Uyuşmazlık Hakem Heyeti tarafından, iddia, savunma, yapılan yargılama ve toplanan delillere göre; başvurunun kısmen kabulü ile 46.107,59 TL kalıcı iş göremezlik tazminatının 05/04/2019 tarihinden itibaren yasal faizi ile davalıdan alınarak davacıya verilmesine karar verilmiş; karara davalı vekili tarafından itiraz edilmiştir.
İtiraz Hakem Heyeti tarafından, davalının itirazının kısmen kabulü ile vekalet ücretinin düzeltilmesine dair verilen karar, davalı vekili tarafından temyiz edilmiştir.
Dava trafik kazası sonucunda oluşan cismani zarar nedeniyle maddi tazminat istemine ilişkindir.
Somut olayda 12/10/2017 tarihinde çift taraflı trafik kazası gerçekleştiği,yaya olan davacının yaralandığı dosya kapsamıyla sabittir. Olaya ilişkin olarak açılan Denizli Cumhuriyet Başsavcılığı’nın 2017/37216 soruşturma sayılı dosyasında Ceza Muhakemeleri Kanunu’nun 253 üncü maddesi kapsamında uzlaştırmanın sağlandığı, bu sebeple Cumhuriyet Başsavcılığınca da uzlaşma nedeniyle kovuşturmaya yer olmadığına karar verildiği görülmüştür.

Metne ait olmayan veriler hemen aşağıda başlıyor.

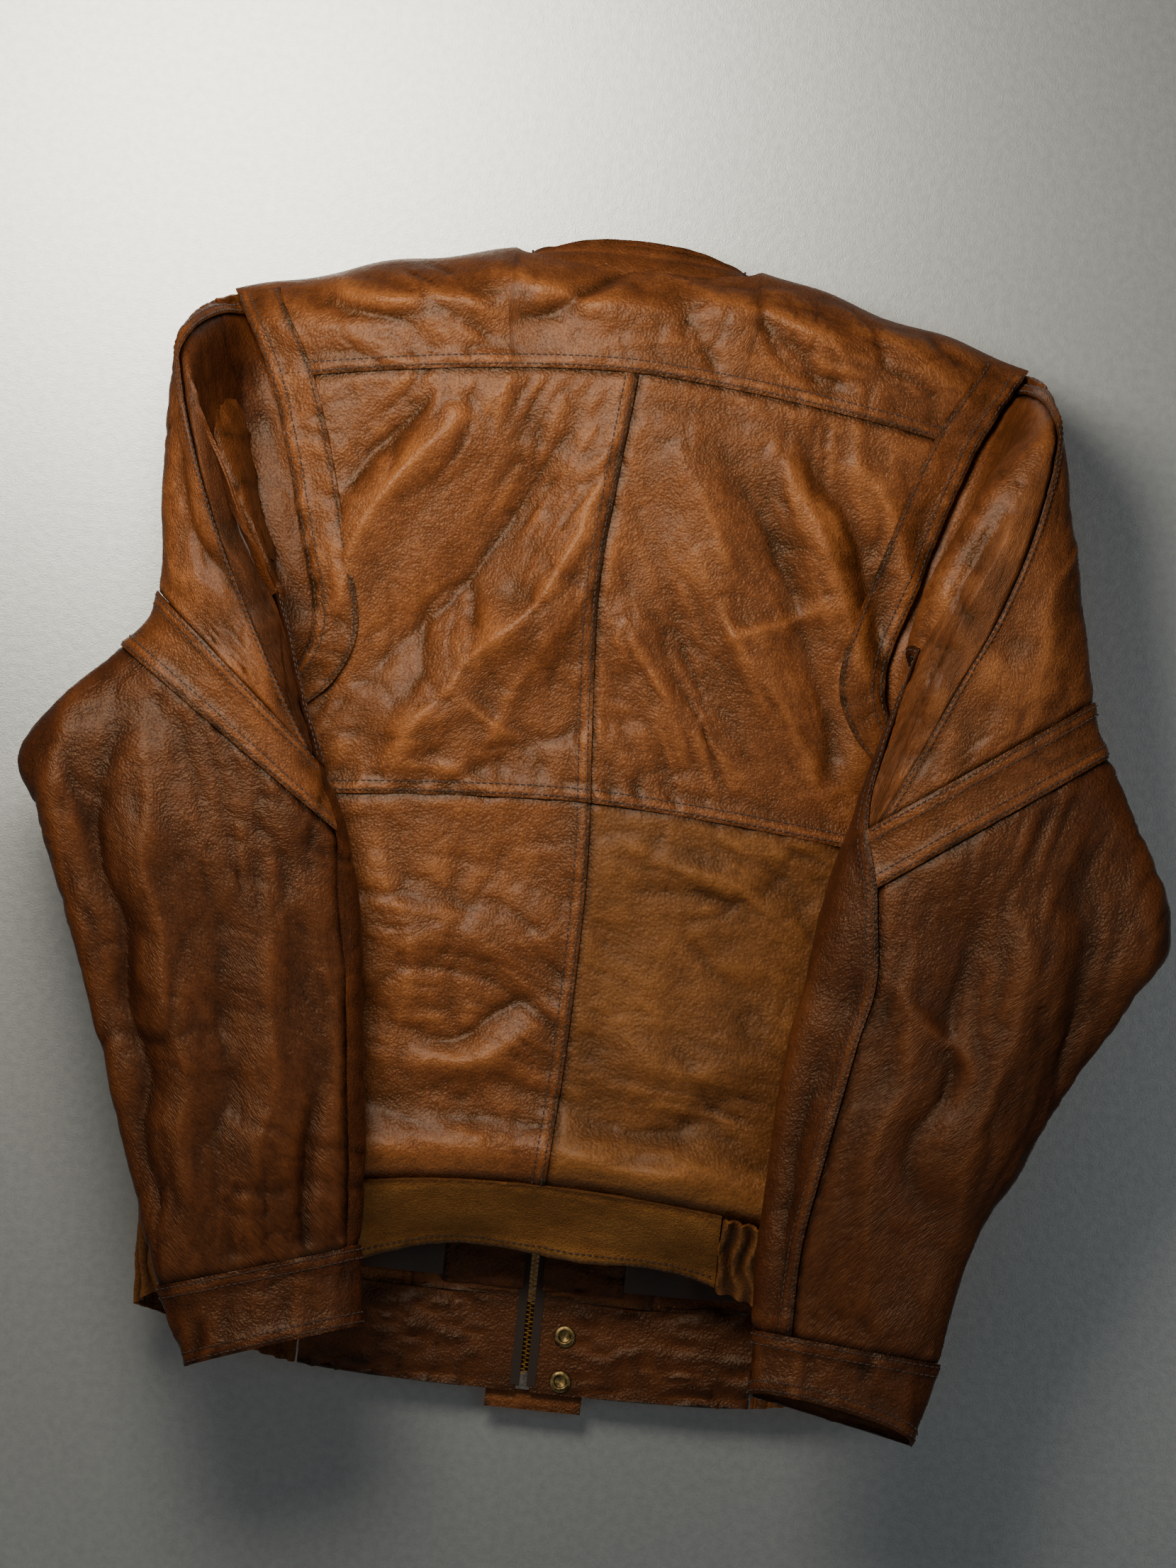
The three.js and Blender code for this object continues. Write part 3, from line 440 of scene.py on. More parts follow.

5271 sayılı CMK’nun 253/17. maddesinde; “Cumhuriyet savcısı, uzlaşmanın, tarafların özgür iradelerine dayandığını ve edimin hukuka uygun olduğunu belirlerse raporu veya belgeyi mühür ve imza altına alarak soruşturma dosyasında muhafaza eder. “CMK’nun 253/19. bendine göre ise “…Uzlaşmanın sağlanması halinde, soruşturma konusu suç nedeniyle tazminat davası açılamaz; açılmış olan davadan feragat edilmiş sayılır. Şüphelinin,
edimini yerine getirmemesi halinde uzlaşma raporu veya belgesi, 09/06/1932 tarihli ve 2004 sayılı İcra ve İflas Kanununun 38 inci maddesinde yazılı ilam mahiyetini haiz belgelerden sayılır.” hükmü yer almakta olup, anılan Kanun maddesinin 253/19. bendine göre uzlaşmanın sağlanması halinde soruşturma konusu suç nedeniyle tazminat davası açılamaz, açılmış olan davadan feragat edilmiş sayılır. Bu yasal düzenleme ışığında da uzlaşma raporunun düzenlenmesi ve bu tutanakta tazminat hakkının saklı tutulmamış olması sebebiyle davacının tazminat davası açma hakkı bulunmamaktadır. Uzlaşma raporu da ilam mahiyetinde olacağından aksinin aynı kuvvetteki belge ile ispatlanması gerekir. Tüm bu nedenlerle uzlaşma raporu ilam mahiyetinde olduğundan ve uzlaşmanın sağlanması halinde, soruşturma konusu suç nedeniyle tazminat davası açılamayacağından, açılan davanın reddine karar verilmesi gerekirken, davanın kabulüne karar verilmesi doğru olmamıştır.
SONUÇ: Yukarıda açıklanan nedenlerle davalı vekilinin temyiz itirazlarının kabulü ile İtiraz Hakem Heyeti kararının BOZULMASINA, peşin alınan harcın istek halinde temyiz eden davalıya geri verilmesine 13/09/2022 gününde oybirliğiyle karar verildi.